→ Excerpted records:
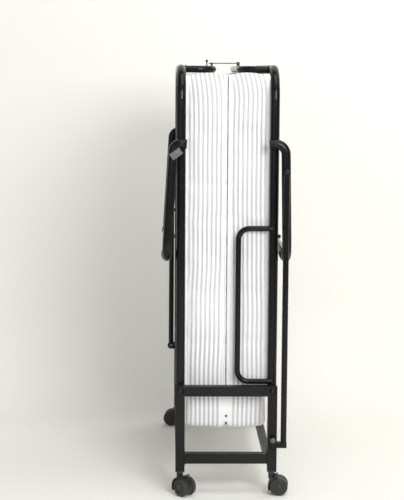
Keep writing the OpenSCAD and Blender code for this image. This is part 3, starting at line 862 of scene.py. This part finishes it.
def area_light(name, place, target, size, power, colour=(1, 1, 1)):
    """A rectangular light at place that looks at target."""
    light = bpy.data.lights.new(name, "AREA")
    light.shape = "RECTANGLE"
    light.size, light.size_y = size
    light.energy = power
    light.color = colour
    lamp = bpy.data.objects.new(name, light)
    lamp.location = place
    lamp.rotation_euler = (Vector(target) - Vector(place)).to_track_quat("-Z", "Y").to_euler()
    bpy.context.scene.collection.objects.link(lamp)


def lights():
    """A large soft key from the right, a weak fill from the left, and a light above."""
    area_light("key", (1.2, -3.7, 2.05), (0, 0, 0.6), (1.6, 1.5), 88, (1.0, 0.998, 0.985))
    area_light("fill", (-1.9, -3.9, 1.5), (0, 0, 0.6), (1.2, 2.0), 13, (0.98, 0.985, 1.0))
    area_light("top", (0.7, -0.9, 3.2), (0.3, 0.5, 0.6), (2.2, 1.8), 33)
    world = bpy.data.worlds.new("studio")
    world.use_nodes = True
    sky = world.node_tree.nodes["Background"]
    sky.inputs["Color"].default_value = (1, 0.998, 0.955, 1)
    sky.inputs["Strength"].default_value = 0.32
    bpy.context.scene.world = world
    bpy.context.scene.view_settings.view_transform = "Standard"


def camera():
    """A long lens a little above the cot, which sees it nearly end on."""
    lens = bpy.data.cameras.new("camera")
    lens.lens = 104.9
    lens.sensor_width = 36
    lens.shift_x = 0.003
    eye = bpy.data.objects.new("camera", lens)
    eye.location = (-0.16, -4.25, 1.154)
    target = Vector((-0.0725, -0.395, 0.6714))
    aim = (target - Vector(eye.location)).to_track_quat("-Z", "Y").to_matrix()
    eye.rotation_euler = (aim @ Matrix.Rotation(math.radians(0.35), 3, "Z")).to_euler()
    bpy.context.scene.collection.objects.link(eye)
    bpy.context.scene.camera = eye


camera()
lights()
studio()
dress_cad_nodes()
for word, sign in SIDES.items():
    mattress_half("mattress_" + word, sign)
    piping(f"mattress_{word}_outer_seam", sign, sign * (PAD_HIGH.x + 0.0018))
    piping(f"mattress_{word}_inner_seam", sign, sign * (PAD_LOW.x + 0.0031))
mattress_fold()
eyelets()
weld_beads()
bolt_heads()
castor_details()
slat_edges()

* * *

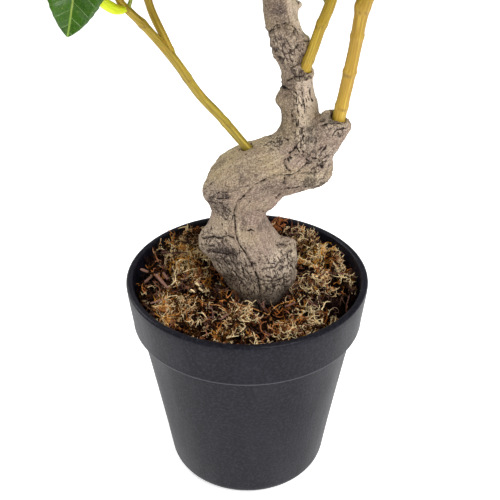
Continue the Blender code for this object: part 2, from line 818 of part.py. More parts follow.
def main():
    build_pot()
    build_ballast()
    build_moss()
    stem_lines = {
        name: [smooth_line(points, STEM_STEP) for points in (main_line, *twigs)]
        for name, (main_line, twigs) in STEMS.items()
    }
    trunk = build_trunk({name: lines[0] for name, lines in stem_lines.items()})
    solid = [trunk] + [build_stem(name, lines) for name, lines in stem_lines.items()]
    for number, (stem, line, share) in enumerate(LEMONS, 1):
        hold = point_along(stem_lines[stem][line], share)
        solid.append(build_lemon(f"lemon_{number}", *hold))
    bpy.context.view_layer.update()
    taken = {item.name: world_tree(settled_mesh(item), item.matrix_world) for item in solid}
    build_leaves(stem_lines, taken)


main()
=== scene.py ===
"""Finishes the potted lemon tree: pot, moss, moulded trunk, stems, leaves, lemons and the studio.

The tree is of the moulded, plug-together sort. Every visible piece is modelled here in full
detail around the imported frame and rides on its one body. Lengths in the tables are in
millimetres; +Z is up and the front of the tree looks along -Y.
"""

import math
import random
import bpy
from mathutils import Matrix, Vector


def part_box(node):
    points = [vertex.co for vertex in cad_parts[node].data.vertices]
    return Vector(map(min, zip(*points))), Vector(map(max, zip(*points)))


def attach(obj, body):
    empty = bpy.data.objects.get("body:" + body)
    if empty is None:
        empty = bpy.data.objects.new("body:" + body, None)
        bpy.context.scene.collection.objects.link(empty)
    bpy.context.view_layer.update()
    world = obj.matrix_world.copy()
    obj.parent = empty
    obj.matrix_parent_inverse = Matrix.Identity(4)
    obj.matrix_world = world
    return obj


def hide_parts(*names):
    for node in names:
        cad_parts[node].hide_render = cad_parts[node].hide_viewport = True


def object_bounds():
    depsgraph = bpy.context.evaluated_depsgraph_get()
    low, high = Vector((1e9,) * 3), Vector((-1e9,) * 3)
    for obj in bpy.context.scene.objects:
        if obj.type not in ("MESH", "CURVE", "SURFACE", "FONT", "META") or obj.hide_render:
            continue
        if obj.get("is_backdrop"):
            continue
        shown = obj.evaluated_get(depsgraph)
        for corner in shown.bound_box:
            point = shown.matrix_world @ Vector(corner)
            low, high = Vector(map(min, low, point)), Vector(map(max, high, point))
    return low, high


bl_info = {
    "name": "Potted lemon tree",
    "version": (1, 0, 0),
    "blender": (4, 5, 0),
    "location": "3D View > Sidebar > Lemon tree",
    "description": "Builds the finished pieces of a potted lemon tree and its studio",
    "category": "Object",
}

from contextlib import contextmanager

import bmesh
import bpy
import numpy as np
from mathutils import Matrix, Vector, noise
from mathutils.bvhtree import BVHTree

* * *

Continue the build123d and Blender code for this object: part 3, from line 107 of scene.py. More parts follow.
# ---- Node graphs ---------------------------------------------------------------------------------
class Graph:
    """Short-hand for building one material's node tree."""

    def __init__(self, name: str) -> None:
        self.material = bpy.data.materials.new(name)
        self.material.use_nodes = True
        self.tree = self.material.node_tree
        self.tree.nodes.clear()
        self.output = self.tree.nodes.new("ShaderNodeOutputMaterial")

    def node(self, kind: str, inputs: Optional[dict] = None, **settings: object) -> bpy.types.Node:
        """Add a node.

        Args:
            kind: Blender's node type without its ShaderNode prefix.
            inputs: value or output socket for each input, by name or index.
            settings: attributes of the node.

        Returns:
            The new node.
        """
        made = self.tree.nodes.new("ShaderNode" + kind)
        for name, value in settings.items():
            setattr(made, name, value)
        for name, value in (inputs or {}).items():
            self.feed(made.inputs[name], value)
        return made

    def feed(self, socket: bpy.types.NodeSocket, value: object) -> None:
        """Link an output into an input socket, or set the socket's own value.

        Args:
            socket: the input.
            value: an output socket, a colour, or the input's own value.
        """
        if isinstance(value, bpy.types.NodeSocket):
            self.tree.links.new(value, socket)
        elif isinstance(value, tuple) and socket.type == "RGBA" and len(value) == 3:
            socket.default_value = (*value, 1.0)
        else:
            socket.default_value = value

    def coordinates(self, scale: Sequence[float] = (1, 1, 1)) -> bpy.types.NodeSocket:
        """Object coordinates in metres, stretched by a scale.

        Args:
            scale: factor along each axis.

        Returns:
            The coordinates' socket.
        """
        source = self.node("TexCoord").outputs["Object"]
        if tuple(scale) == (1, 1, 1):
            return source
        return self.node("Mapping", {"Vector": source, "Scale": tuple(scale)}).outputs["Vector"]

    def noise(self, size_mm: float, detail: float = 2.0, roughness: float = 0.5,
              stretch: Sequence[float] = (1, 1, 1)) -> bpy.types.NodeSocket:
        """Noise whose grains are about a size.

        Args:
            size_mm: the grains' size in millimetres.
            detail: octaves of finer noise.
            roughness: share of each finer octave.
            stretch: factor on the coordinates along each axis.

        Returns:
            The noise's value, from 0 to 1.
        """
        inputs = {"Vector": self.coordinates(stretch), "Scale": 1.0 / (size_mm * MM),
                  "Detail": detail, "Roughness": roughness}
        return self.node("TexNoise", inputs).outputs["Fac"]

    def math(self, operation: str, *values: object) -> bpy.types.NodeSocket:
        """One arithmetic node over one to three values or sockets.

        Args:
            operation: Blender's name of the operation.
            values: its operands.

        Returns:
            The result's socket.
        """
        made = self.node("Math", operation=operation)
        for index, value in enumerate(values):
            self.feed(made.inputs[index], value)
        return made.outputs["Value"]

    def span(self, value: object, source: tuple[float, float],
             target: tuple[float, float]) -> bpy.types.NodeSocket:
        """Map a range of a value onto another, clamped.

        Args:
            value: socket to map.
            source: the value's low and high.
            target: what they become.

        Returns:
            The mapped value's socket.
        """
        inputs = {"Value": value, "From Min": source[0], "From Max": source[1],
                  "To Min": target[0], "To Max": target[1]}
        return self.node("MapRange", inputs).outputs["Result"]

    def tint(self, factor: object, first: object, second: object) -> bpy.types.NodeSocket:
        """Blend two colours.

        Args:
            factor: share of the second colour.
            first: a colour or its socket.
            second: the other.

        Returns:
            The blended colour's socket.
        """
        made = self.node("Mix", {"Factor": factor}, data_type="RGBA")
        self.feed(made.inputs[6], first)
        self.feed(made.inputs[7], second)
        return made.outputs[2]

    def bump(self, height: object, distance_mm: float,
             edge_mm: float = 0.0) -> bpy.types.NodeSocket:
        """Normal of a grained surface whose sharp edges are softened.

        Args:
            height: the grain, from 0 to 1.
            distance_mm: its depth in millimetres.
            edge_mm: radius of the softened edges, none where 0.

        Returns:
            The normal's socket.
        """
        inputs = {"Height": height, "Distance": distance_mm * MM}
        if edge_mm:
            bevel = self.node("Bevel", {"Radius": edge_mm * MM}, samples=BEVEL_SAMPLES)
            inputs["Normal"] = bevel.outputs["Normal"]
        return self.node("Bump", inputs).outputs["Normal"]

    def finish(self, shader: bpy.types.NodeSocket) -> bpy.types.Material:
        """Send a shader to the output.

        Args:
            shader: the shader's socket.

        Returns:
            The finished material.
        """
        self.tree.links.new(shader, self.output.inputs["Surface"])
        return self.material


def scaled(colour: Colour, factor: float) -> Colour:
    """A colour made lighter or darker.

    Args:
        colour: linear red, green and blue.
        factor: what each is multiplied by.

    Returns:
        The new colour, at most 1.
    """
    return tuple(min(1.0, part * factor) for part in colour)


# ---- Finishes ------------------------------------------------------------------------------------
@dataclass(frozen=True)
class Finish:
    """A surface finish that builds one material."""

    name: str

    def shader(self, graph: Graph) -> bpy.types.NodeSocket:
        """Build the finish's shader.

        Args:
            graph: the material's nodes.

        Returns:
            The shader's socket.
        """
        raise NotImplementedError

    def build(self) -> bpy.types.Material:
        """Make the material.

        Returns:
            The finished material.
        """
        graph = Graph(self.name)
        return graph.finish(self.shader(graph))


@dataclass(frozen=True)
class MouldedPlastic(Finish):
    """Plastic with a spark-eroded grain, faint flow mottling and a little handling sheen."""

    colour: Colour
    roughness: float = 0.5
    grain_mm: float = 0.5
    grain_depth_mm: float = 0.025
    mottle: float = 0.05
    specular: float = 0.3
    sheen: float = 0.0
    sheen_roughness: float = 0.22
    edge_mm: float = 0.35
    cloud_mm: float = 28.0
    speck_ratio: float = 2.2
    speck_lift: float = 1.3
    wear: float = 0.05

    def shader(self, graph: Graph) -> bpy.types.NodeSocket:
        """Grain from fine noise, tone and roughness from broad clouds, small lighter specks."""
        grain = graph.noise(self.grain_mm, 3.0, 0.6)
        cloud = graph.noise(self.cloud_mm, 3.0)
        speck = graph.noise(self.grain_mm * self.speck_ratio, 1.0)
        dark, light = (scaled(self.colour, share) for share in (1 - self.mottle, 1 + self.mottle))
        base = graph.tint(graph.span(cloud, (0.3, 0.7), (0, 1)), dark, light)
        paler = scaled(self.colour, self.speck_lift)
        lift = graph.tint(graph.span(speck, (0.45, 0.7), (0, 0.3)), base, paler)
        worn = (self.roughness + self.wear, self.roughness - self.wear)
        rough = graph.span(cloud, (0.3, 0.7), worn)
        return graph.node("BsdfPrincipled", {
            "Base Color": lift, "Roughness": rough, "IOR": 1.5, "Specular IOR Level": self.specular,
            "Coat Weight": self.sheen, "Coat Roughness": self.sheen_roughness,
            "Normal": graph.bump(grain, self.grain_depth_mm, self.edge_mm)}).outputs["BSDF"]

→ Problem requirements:
From the entries above, extract only the lines running from the one containing "build_moss()" through the one containing "point = shown.matrix_world", inclusive.

→ Complete output:
    build_moss()
    stem_lines = {
        name: [smooth_line(points, STEM_STEP) for points in (main_line, *twigs)]
        for name, (main_line, twigs) in STEMS.items()
    }
    trunk = build_trunk({name: lines[0] for name, lines in stem_lines.items()})
    solid = [trunk] + [build_stem(name, lines) for name, lines in stem_lines.items()]
    for number, (stem, line, share) in enumerate(LEMONS, 1):
        hold = point_along(stem_lines[stem][line], share)
        solid.append(build_lemon(f"lemon_{number}", *hold))
    bpy.context.view_layer.update()
    taken = {item.name: world_tree(settled_mesh(item), item.matrix_world) for item in solid}
    build_leaves(stem_lines, taken)


main()
=== scene.py ===
"""Finishes the potted lemon tree: pot, moss, moulded trunk, stems, leaves, lemons and the studio.

The tree is of the moulded, plug-together sort. Every visible piece is modelled here in full
detail around the imported frame and rides on its one body. Lengths in the tables are in
millimetres; +Z is up and the front of the tree looks along -Y.
"""

import math
import random
import bpy
from mathutils import Matrix, Vector


def part_box(node):
    points = [vertex.co for vertex in cad_parts[node].data.vertices]
    return Vector(map(min, zip(*points))), Vector(map(max, zip(*points)))


def attach(obj, body):
    empty = bpy.data.objects.get("body:" + body)
    if empty is None:
        empty = bpy.data.objects.new("body:" + body, None)
        bpy.context.scene.collection.objects.link(empty)
    bpy.context.view_layer.update()
    world = obj.matrix_world.copy()
    obj.parent = empty
    obj.matrix_parent_inverse = Matrix.Identity(4)
    obj.matrix_world = world
    return obj


def hide_parts(*names):
    for node in names:
        cad_parts[node].hide_render = cad_parts[node].hide_viewport = True


def object_bounds():
    depsgraph = bpy.context.evaluated_depsgraph_get()
    low, high = Vector((1e9,) * 3), Vector((-1e9,) * 3)
    for obj in bpy.context.scene.objects:
        if obj.type not in ("MESH", "CURVE", "SURFACE", "FONT", "META") or obj.hide_render:
            continue
        if obj.get("is_backdrop"):
            continue
        shown = obj.evaluated_get(depsgraph)
        for corner in shown.bound_box:
            point = shown.matrix_world @ Vector(corner)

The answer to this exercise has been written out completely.